C’est vrai en parti. Mais Trump n’est pas un conservateur, plutôt un opportuniste dont la stratégie n’est pas guerrière et qui, comme vous le dites, répétait pendant sa campagne présidentielle vouloir retrier ses troupes des zones de conflit. Mais à l’époque, il évoquait essentiellement le coût inutile -financier et humain- de conflits dont tout le monde se fichait ! En revanche, dans un même temps il affirmait qu’il fallait moderniser l’appareil militaire -ce qu’il a fait, invoquant la sécurité du pays.

Maintenant, s’i estime les intérêts des Américains menacés, cela n’irait pas à l’encontre de ses convictions de s’engager dans un conflit, surtout que l’Iran est après tout classé dans les pays de « l’Axe du Mal ». On revient à la théorie des conservateurs et du gros bâton qu’il faut sortir pour discuter. Mais toujours dans un esprit de « bienveillance », c’est-à-dire trouver une issue pacifique. C’est pour cela que beaucoup de commentateurs, lorsqu’ils commentent à chaud leurs déclarations, évoquent une sorte de douceur, et commentent au premier degré. Mais ce n’est pas du premier degré, c’est de l’emballage ! Le message envoyé est en réalité le suivant : vous êtes dangereux pour moi, si vous voulez me combattre, je le ferai !

Si on revient sur les « faucons » en question. Quel est le profil de Mike Pompeo et John Bolton ?

Les opinions en matière de politique étrangère diffèrent finalement entre les faucons de manière générale.  Avec Bolton, on est dans une politique de guerre préventive, c’est-à-dire qu’on va dans un conflit armé pour montrer notre force. Même s’il y a un coût humain pour le déroulement du conflit, ces vies sont considérées comme un moyen de sauver des vies humaines -notamment américaine- dans le futur. Ce qui compte également avant tout, c’est la prédominance des Etats-Unis à la manière du XIXe siècle – celle du Manifest Destiny- qui exporte la démocratie américaine parce que c’est la meilleure des démocraties et qu’il ne faut pas laisser d’autres valeurs dominer le monde. Bolton est exactement dans cette optique quand on considère ses nombreuses déclarations indiquant la nécessité d’effectuer des frappes en Corée du Nord ou sur l’Iran.

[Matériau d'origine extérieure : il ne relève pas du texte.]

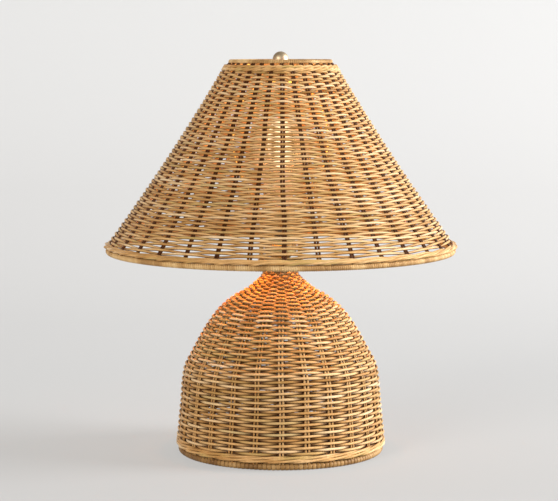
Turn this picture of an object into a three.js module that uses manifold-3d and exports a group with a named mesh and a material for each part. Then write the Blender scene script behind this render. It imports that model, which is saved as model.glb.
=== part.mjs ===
// A woven rattan table lamp: a bottle-shaped basket base, a conical basket shade,
// and between them the lamp hardware that carries the shade on a harp.
// Millimetres, +Z up, the origin under the middle of the foot, the front towards -Y.
import * as THREE from 'three';
import { mergeVertices } from 'three/addons/utils/BufferGeometryUtils.js';
import Module from 'manifold-3d';

const wasm = await Module();
wasm.setup();

// Driving dimensions.
const gap = 0.3; // between pieces that touch
const running = 0.4; // round a piece that turns or slides in another
const roundSides = 40; // facets round the baskets and their hoops
const smallSides = 16; // facets round the small turned pieces

const footRadius = 123; // woven base where it meets its foot
const footHoop = 8; // thickness of the wrapped hoop that the base stands on
const footInset = 2.7; // how far the wrapped hoop sits inside the weave above it
const shoulderRadius = 114.3;
const shoulderHeight = 98;
const neckRadius = 19.8;
const baseHeight = 218;
const weaveWall = 6.5; // paired stakes and the weavers that pass in front of them

const shadeHeight = 224.4; // from the bottom of the lower rim to the top of the upper rim
const shadeRadius = 204.6;
const shadeTopRadius = 67.7;
const shadeWaist = 6.9; // how far the control point of the hollow side lies inside its chord
const lowerRim = 7;
const upperRim = 5.7;
const lowerRimInset = 0.9;
const upperRimInset = 6;
const bandHeight = 8; // twined band under the upper rim and over the lower one

const pipeRadius = 4.8;
const pipeBore = 3.2;
const boardThickness = 9;
const boardClearance = 0.5; // between the board and the foot hoop round it
const feltThickness = 1.1;
const feltInset = 3.5;
const standOff = 0.6; // height of the felt over the table
const weightRadius = 70;
const weightThickness = 14;
const nutAcross = 16;
const nutThickness = 4.4;
const washerRadius = 11;
const washerThickness = 0.9;
const capRadius = 20.5;
const capThickness = 4.7;

const socketHeight = 62;
const socketRadius = 17.3;
const sheet = 0.8; // brass sheet of the socket and the bulb base
const linerThickness = 1;
const socketCapHeight = 18;
const interiorHeight = 20;
const switchHeight = 33; // of the switch stem over the saddle
const stemRadius = 3;
const stemReach = 10; // of the knob's end of the stem past the socket
const stemSeat = 9; // how deep the stem sits in the interior
const knobRadius = 8;
const knobLength = 14;
const knobFlutes = 12;

const bulbBaseRadius = 13.1;
const bulbBaseHeight = 24;
const bulbContactHeight = 3;
const bulbLength = 127;
const bulbRadius = 33.5;
const bulbGlass = 1;

const sleeveClearance = 0.8; // between each harp sleeve and the socket
const saddleWidth = 14;
const saddleThickness = 2;
const prongHeight = 10;
const harpHeight = 208; // from the saddle to the middle of the wire at the top
const harpHalfWidth = 56;
const harpWire = 1.8; // radius of the harp's wire
const harpLeg = 32; // straight stretch that each sleeve slides on
const sleeveLength = 18;
const sleeveWall = 1;
const bushRadius = 6;
const bushHeight = 12;
const studPin = 2.2;
const studSeatRadius = 8;
const studThread = 3.1;
const studLength = 12;

const spiderWasherRadius = 12;
const spiderWasherThickness = 1.8;
const spiderWire = 1.6;
const spiderArms = 3;
const shadeDrop = 12; // of the spider washer under the top of the shade
const finialBall = 9.2;
const finialHeight = 20.8;
const finialNeck = 4.9;

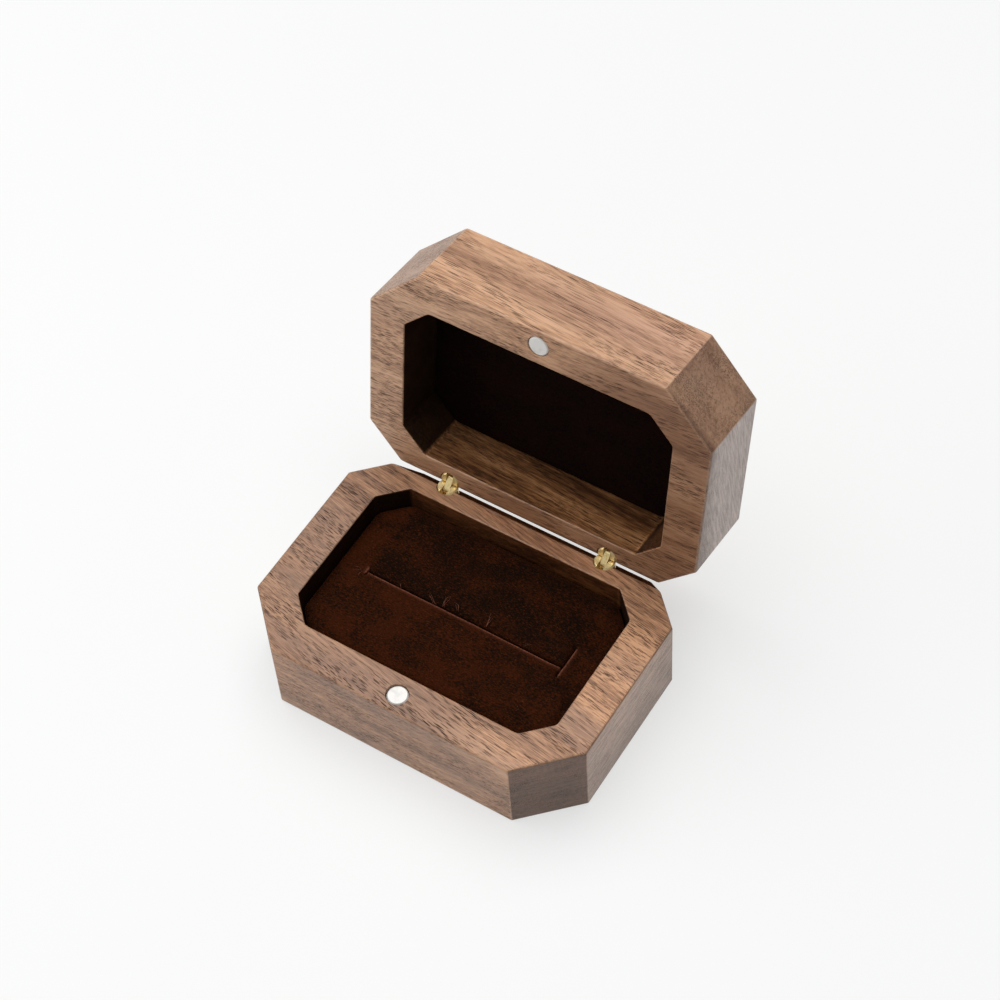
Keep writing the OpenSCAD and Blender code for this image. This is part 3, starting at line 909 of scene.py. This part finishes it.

Après, vous n’avez pas besoin d ‘être un « faucon » pour être contre l’Iran. La preuve avec Mike Pompeo qui est beaucoup moins va-t-en-guerre que Bolton. D’ailleurs, il a été beaucoup sur des opérations extérieurs -étant ancien directeur de la CIA. Mais on s’aperçoit que depuis qu’il est ministre des affaires étrangères, il n’y pas un papier de cigarette de différence entre ce que dis Trump et Pompeo. On sent vraiment qu’il colle à l’image du patron.  De nombreux commentateurs pensent que Trump a été séduit par les idées de Pompeo, et qu’il fait exactement ce qu’il lui dit de faire. Je crois que c’est le contraire. Si on observe Trump depuis le départ, il n’est pas un suiveur. Il le dit lui-même : il écoute tout le monde mais prend les décisions in fine.

A côtés d’eux, d’autres responsables sont d’autres « faucons », notamment Gina Haspel -directrice de la CIA- qui est non seulement pour la guerre mais aussi la torture. Depuis elle a rétropédalé et dit que ce n’était pas vrai. Mais toujours est-il qu’elle aussi s’inscrit dans cette vision d’un monde où il y a un « Axe du Mal », les ennemis de l’Amérique, et qu’il faut donc les traiter comme tel. Ces trois-là tranchent finalement avec Trump qui pense qu’on peut négocier avec n’importe qui, même avec son pire ennemi. C’est ce qu’il dit à Kim Jon Il, c’est ce qu’il dit à Ronan Hassani. C’est son côté entrepreneur, dont il est issu, mais aussi sa réalisation de ce que c’est d’être un commandant en chef. Mais comme la diplomatie ne fait pas partie de son langage, il voit cela que une relation d’homme à homme – en bilatéral- où il faut se rencontrer, se mettre autour d’une table et trouver une solution.